Association calls for strengthened supervision and regulation of smoking scenes in Chinese TV and film works
Published: May 30, 2021 11:39 PM
Smoking Photo: CFP

Photo: CFP

A film produced in Hong Kong and a TV series from the Chinese mainland were given the "2020 Dirty Ashtray Award" for having too many smoking scenes by the Chinese Association on Cigarette Control on Friday, just days ahead of Monday's 34th World No Tobacco Day, as part of measures to strengthen supervision of smoking content in TV and film works in China.

The association also recommended that works with too many scenes involving smoking be barred by the National Radio and Television Administration from competing for awards at film or TV festivals and not be allowed to air during prime time.    

Since 2007, the association has been pushing for stricter regulation of smoking content in the entertainment industry in China. The association supervises smoking scenes in 30 major Chinese TV and film works every year.

The association also published a 2020 Chinese entertainment industry report on Friday, which shows that of the 30 most popular Chinese films in 2020, 18 films, or 60 percent, had smoking scenes. The total of 181 cigarettes were seen on screen.

According to the report, 18 out of 30 Chinese TV dramas also had cigarettes scenes. The total number of smoking shots was 769, with an average of 42.7 shots in each series.

The works with the most smoking scenes, film I'm Living It and TV drama The Bad Kids, were each given a "Dirty Ashtray Award" by the association. The TV drama ranked third on the chart of 2020's highest-rated Chinese dramas on Chinese media review site Douban.

The report also listed some good role models, production with no smoking scenes, such as Hong Kong produced film Shock Wave 2 and TV series Nothing But Thirty, which is also available on Netflix.

Looking at data from the supervision report published in 2019, the numbers of smoking shots in 2020 sharply decreased, which has been obvious to some viewers.

Wan, a 27-year-old avid TV and film watcher, told the Global Times on Sunday that she rarely sees characters smoking on screens, either big or small.
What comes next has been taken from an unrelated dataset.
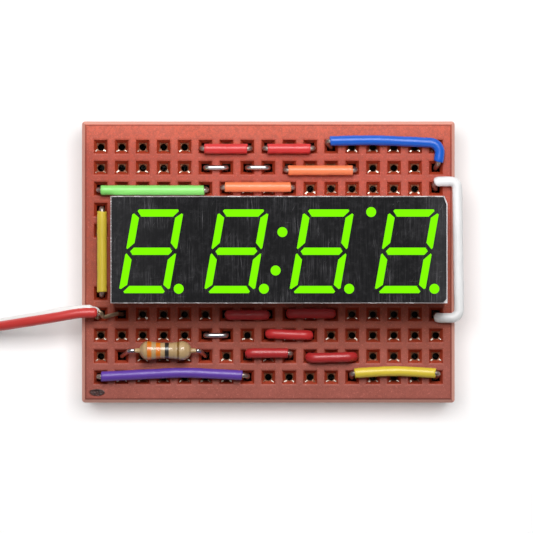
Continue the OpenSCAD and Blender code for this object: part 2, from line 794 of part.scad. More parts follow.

"I remembered a case during a variety show when a singer sang a song that originally had a lyric talking about cigarettes and smoke, the lyric was changed to 'your eyes' because 'eyes' sounds similar to 'cigarette' in Chinese," Wan said.

In the report, the association concluded that the number and length of scenes with smoking in films and TV shows has decreased, indicating that the notice issued in 2011 by the National Radio and Television Administration saying smoking scenes in films and TV shows should be "strictly controlled" has had a significant impact.

"However, the number of movies and TV series with smoking scenes is still as high as 60 percent, demonstrating that the notices have not been fully and effectively implemented, and the related authority should strengthen supervision and regulation," the report added.

The report also marks the first time that the association began supervising e-cigarettes to inform studios to pay close attention to their use.

The association called on entertainment industry insiders to voluntarily boycott the shooting of smoking advertisements and purify the screen to protect teenagers from cigarettes.